Ray, thanks for DJ piece. That's sort of where I thought he was coming from when it came to DRAMs.
IMHO, TI's done a good job of branching out into chips that have a higher proprietary content, so in theory they'll have a little more pricing power there and the products themselves are going to have their own various selling points against the competition.
With DRAMs, commodity pricing rules, you don't have as much pricing power, and are more at the mercy of the spot price or the contract price (which may be slightly higher). And the problem there is that each individual player may be lowering production costs, seeing unit demand rise, but if the industry-wide price is falling lower than the rate of cost reduction - you wind up with lower margins.

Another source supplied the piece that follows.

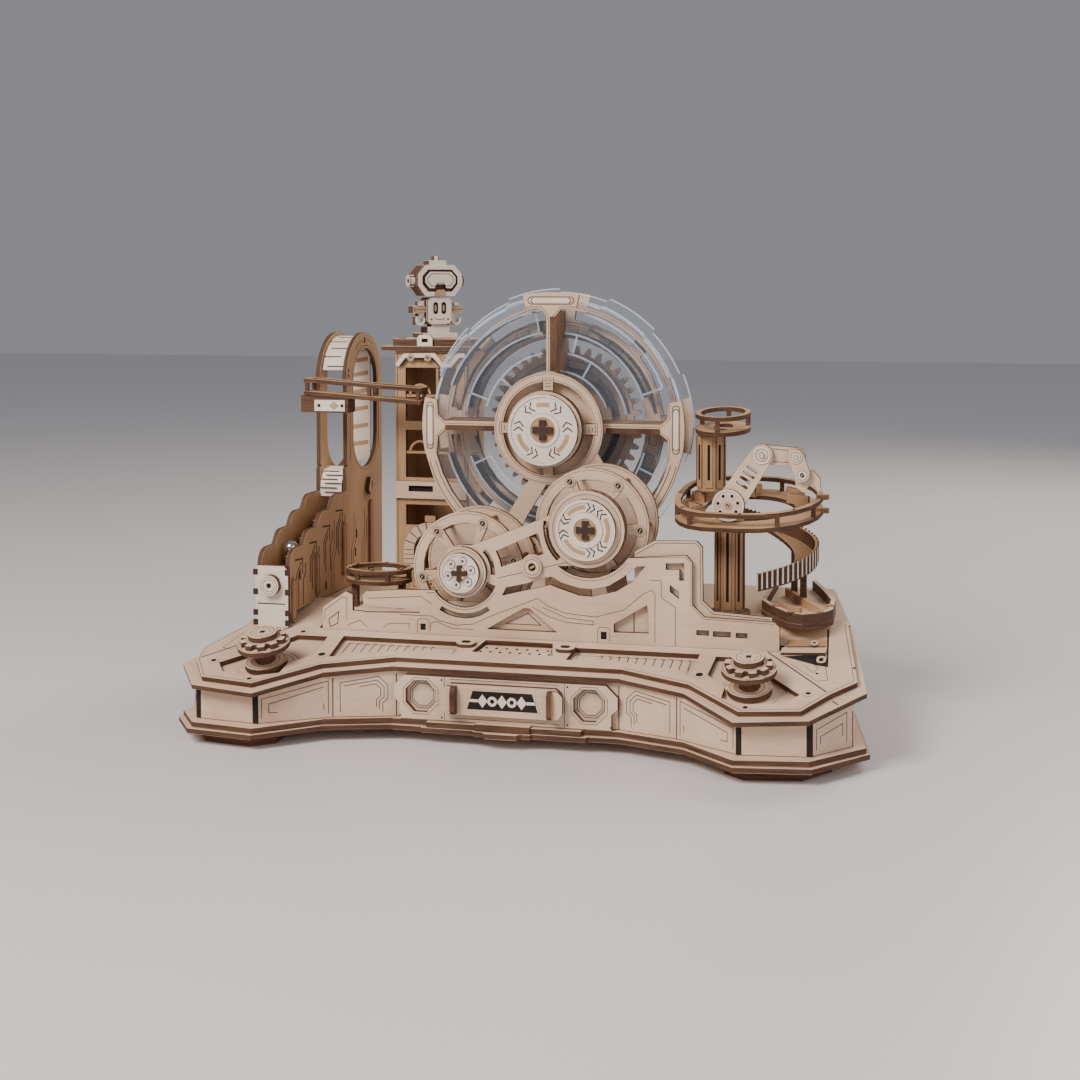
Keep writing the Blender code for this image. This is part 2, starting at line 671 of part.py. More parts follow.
def stepped_disc(r, drop, steps):
    """A disc outline whose radius steps between two values, as finger notches."""
    points = []
    for i in range(steps):
        start = 360.0 * i / steps
        points += arc(*MAZE_AXIS, r, start, start + 0.5 * 360.0 / steps, 3)
        points += arc(*MAZE_AXIS, r - drop, start + 0.5 * 360.0 / steps + 1.0, start + 360.0 / steps - 1.0, 3)
    return points


def make_maze_wheel():
    frame = wheel_plate("wheel_frame", WHEEL_FRONT_Y, 27.0, BORE_R)
    frame += wheel_plate("rear", WHEEL_REAR_Y, 27.0, BORE_R)
    for angle in (0.0, 90.0, 180.0):
        rib = facing_front(
            "rib",
            [turned(box_outline(21.0, -RIB_HALF, 60.0, RIB_HALF), MAZE_AXIS, angle)],
            WHEEL_FRONT_Y + 0.4,
            WHEEL_REAR_Y + PLY - WHEEL_FRONT_Y - 0.8,
        )
        frame.append(rib)
    cradle = window(MAZE_AXIS, 64.0, 69.6, 184.0, 356.0, 18)
    frame.append(facing_front("cradle", [cradle], WHEEL_FRONT_Y + 0.1, PLY - 0.2))
    fuse("wheel_frame", frame)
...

MU, TXN's largest U.S. comeptitor reports after the bell Monday. MU's been dropping, so maybe you intepret that as general bearishness about the report. Even though TI's not as exposed as it once was to DRAMs in terms of overall % of revenue and earnings, it's likely to react in sympathy with MU (but not guaranteed). And maybe you look at any weakness (and this assumes that MU's not going to have a blow-out quarter) as a little bit of an overreaction because of the fact that they're less exposed and look for a good long entry? But then TI itself reports in a few weeks and maybe after any rebound following any negative reaction to MU it trades back down as people get worried, but if you feel strong enough that the diversified products are going to make up for the DRAM weakness that's when you look for a good long entry? In my mind, that's sort of one way the scenario could play out, but I could be totally wrong. I'm also short-term/trading oriented, whereas someone with a different time horizon (months or years v. days) just doesn't care about anything like that. They either like TI or they don't.

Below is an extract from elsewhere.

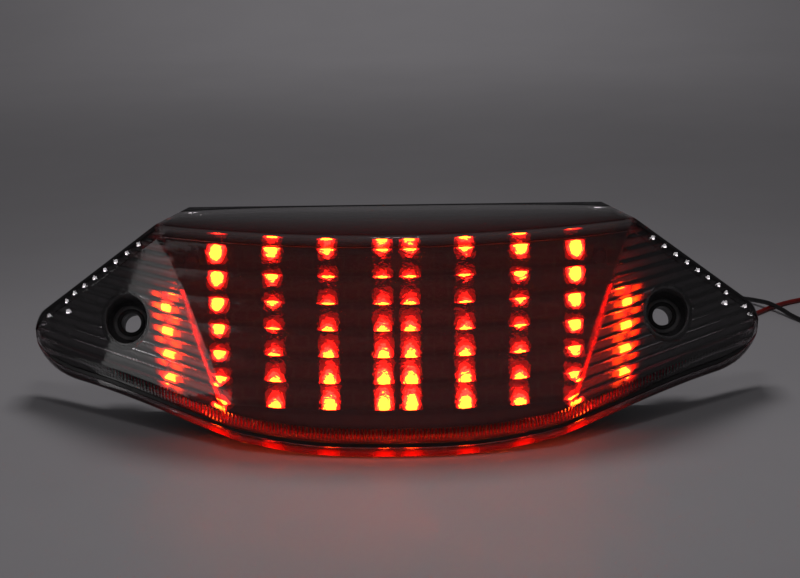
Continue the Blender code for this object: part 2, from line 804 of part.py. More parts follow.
def make_grommet(parts):
    look = material("grommet_rubber", (0.02, 0.02, 0.02), 0.7)
    wall = HOUSING_WALL
    profile = (
        (GROMMET_NOSE_RADIUS, GROMMET_NOSE_LENGTH),
        (GROMMET_FLANGE_RADIUS * 0.82, GAP + 0.0018),
        (GROMMET_FLANGE_RADIUS, GAP + 0.0012),
        (GROMMET_FLANGE_RADIUS, GAP),
        (GROMMET_GROOVE_RADIUS, GAP),
        (GROMMET_GROOVE_RADIUS, -wall - GAP),
        (GROMMET_FLANGE_RADIUS, -wall - GAP),
        (GROMMET_FLANGE_RADIUS, -wall - GAP - 0.0010),
        (GROMMET_BORE, -wall - GAP - 0.0010),
        (GROMMET_BORE, GROMMET_NOSE_LENGTH),
    )
    start = (GROMMET_X, REAR_Y, GROMMET_Z)
    turned("lead_grommet", profile, start, (0, 1, 0), parts, look, steps=20)


def make_bushes(parts):
    look = material("bush_rubber", (0.02, 0.02, 0.02), 0.6)
    profile = (
        (BUSH_RADIUS, BUSH_LENGTH),
        (BUSH_RADIUS, -GAP),
        (BUSH_FLANGE_RADIUS, -GAP),
        (BUSH_FLANGE_RADIUS, -GAP - BUSH_FLANGE * 0.6),
        (BUSH_FLANGE_RADIUS - 0.0006, -GAP - BUSH_FLANGE),
        (BUSH_BORE_RADIUS, -GAP - BUSH_FLANGE),
        (BUSH_BORE_RADIUS, BUSH_LENGTH),
    )
    for side, word in ((-1, "left"), (1, "right")):
        direction = post_point(side, 1.0) - post_point(side, 0.0)
        place = post_point(side, 0.0)
        turned(f"mount_bush_{word}", profile, place, direction, parts, look, steps=28)


def make_leads(parts):
    black = material("lead_black", (0.015, 0.015, 0.015), 0.4)
    red = material("lead_red", (0.35, 0.01, 0.01), 0.4)
    metal = material("plug_brass", (0.75, 0.6, 0.3), 0.3, 1.0)
    clear = material("plug_sleeve", (0.5, 0.5, 0.48), 0.4)
    leads = (
        ("black", black, BLACK_ROUTE, BLACK_COIL, BLACK_PLUG),
        ("red", red, RED_ROUTE, RED_COIL, RED_PLUG),
    )
    for word, look, route, coil, plug in leads:
        tube(f"lead_{word}", even_points(route, TUBE_STEP), LEAD_RADIUS, parts, look)
        ring = (
            (COIL_OUTER_RADIUS, COIL_HEIGHT * 0.75),
            (COIL_OUTER_RADIUS, COIL_HEIGHT * 0.25),
            (COIL_RADIUS + 0.0014, 0.00005),
            (COIL_RADIUS - 0.0014, 0.00005),
            (COIL_INNER_RADIUS, COIL_HEIGHT * 0.25),
            (COIL_INNER_RADIUS, COIL_HEIGHT * 0.75),
            (COIL_RADIUS - 0.0014, COIL_HEIGHT),
            (COIL_RADIUS + 0.0014, COIL_HEIGHT),
        )
        turned(f"coil_{word}", ring, (*coil, 0), (0, 0, 1), parts, look, steps=28)
        (x, y), (run_x, run_y) = plug
        start = (x, y, PLUG_SLEEVE_RADIUS + 0.00005)
        direction = (run_x, run_y, 0)
        sleeve = (
            (PLUG_SLEEVE_RADIUS, PLUG_SLEEVE_LENGTH),
            (PLUG_SLEEVE_RADIUS, 0.0010),
            (PLUG_CORE_RADIUS + GAP, 0),
            (PLUG_CORE_RADIUS + GAP, PLUG_SLEEVE_LENGTH),
        )
        turned(f"plug_sleeve_{word}", sleeve, start, direction, parts, clear, steps=14)
        tip = PLUG_SLEEVE_LENGTH + PLUG_PIN_LENGTH
        pin = (
            (0, tip),
            (PLUG_PIN_RADIUS * 0.6, tip),
            (PLUG_PIN_RADIUS, tip - 0.0012),
            (PLUG_PIN_RADIUS, tip - 0.0030),
            (PLUG_PIN_RADIUS * 0.72, tip - 0.0038),
            (PLUG_PIN_RADIUS, tip - 0.0046),
            (PLUG_PIN_RADIUS, PLUG_SLEEVE_LENGTH + GAP),
            (PLUG_CORE_RADIUS, PLUG_SLEEVE_LENGTH + GAP),
            (PLUG_CORE_RADIUS, 0.0020),
            (0, 0.0020),
        )
        turned(f"bullet_terminal_{word}", pin, start, direction, parts, metal, steps=14)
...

Anyway, not sure when the 4.75 quoted in the DJ piece was in effect. There were reports that some of the Asian players were considering shutting lines again, as they did early last month, so maybe there's some short-term increase when/if that happens, but then you consider that the spot prices actually seemed to have fallen from 6.10 on the eve of the last shutdown, which makes you wonder where all the supply is coming from...don't know.